Enterprises are now looking at us on a much larger, much more strategic scale. Something like 90 percent of the Fortune 2000 have JBoss somewhere in their organizations. JBoss is being used pretty much everywhere.

But now what is happening is that these organizations are looking at JBoss as a strategic platform, not simply a one-off. These conversations aren't about, "Give us support for our small project." The conversations are now, "If we're considering using JBoss as a stratetgic platform, how can Red Hat help us with this?" Twenty-four months ago we weren't having those converstions. Today, we are.

I'm sure this phenomenon isn't isolated to Red Hat. We're likely going to see other open-source software go through similar inflection points.
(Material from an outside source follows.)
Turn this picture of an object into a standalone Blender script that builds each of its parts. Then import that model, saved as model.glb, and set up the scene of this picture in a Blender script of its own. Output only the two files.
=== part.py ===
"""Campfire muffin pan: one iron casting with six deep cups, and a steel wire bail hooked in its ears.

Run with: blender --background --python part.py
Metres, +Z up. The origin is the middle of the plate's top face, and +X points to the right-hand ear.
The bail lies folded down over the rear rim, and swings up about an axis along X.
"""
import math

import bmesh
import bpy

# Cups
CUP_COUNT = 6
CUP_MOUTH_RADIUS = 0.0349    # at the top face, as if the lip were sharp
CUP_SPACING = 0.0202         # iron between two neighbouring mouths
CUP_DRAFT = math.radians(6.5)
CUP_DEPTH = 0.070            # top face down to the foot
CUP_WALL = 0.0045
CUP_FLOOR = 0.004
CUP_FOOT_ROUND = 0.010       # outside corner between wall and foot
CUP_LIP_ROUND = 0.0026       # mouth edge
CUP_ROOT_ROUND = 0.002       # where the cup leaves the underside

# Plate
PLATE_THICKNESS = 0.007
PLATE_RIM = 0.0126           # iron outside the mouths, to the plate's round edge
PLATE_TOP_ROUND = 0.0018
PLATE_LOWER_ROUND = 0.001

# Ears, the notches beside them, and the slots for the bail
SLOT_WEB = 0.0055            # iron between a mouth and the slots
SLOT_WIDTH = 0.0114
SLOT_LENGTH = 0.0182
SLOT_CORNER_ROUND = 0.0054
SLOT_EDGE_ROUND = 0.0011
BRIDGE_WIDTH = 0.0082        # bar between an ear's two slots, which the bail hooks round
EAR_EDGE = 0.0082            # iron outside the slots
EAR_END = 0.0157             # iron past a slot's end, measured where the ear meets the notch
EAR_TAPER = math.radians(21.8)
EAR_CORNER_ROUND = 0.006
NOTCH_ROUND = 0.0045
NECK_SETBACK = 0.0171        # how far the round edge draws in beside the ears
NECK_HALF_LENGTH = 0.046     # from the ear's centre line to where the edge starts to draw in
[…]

Asay: Fascinating. So just at the point that JBoss becomes old news in the media, it becomes hugely interesting business news to CIOs.

Muzilla: Exactly. Seven years ago you'd see CIOs awash in a number of different operating systems, but then IT organizations decided to consolidate into just a few systems, and the second alternative to whatever the dominant proprietary product tended to be open source. That strategic platform is RHEL in operating systems, and is becoming JBoss in middleware. Maybe soon it will also be an open-source CRM system, ECM system, etc.

Asay: What about the near-term product roadmap? Anything in particular that's coming down the pike soon?

Muzilla: For this I'd encourage you to read Sacha Labourey's blog on the topic. He goes into a lot of detail. A hugely significant value that we're providing in JBoss 5.0 is the ability to separate the base runtime from the middleware services from the API/programming layer. [Sacha writes:]

JBoss AS 5.0 is the first release which will give us the ability to cleanly separate those three layers. The JBoss Microcontainer abstracts us from the runtime environment and our core enterprise services have been completely componentized and aspectized so they can be fully leveraged from any higher level framework/API/language.

This new architecture means your investment in JBoss is a long term one. Our core architecture is not dependent on any fashionable spec or language du jour: personalities can be plugged in and out, a la carte, you don't have to make a bet on which API is "the" API you need, and then be locked in one of the few AS implementations that implement such API--possibly relying on weaker core middleware services.

That's the near-term vision for JBoss Application Server. Our philosophy for our next release is choice and flexibility. If you want to use Spring as a Java framework with JBoss, you will be able to do that. If you want to use our own complete stack, you can do that, too. It's up to the customer to decide, not us.

Our strategy is to focus on the application server and the application platform, but at the end of the day we need to have more components so that we have a full reference architecture. Our goal is to offer the best complete package for our customers. In some cases we may not have "The Best ESB" or some other individual component, but in terms of the overall package, we are the best.

Asay: What's your chief competitive weapon as you battle the big ecosystem vendors like Oracle that provide end-to-end software stacks?

Muzilla: Value is our primary competitive differentiator. Beyond that, we're also driving significant innovation. We are technically superior in significant ways to our proprietary competition that they simply can't match due to their closed-source code or their legacy code constraints. Is BEA rock solid? Sure. But it's lacking in other attributes--value, flexibility, innovation--and this void is driving customers to look to Red Hat.

It sounds like an exciting time to be at Red Hat. Its operating systems business continues to thrive, while its middleware business heads into overdrive. Red Hat is putting itself into a position that it could move in a number of different directions (e.g., dramatically building out its middleware business, adding applications, etc.). Success does that for a company.

Where it will end up is anyone's guess. But for now, it's great to see JBoss return to the industry as one of open source's crown jewels, rather than the wreckage of a failed acquisition.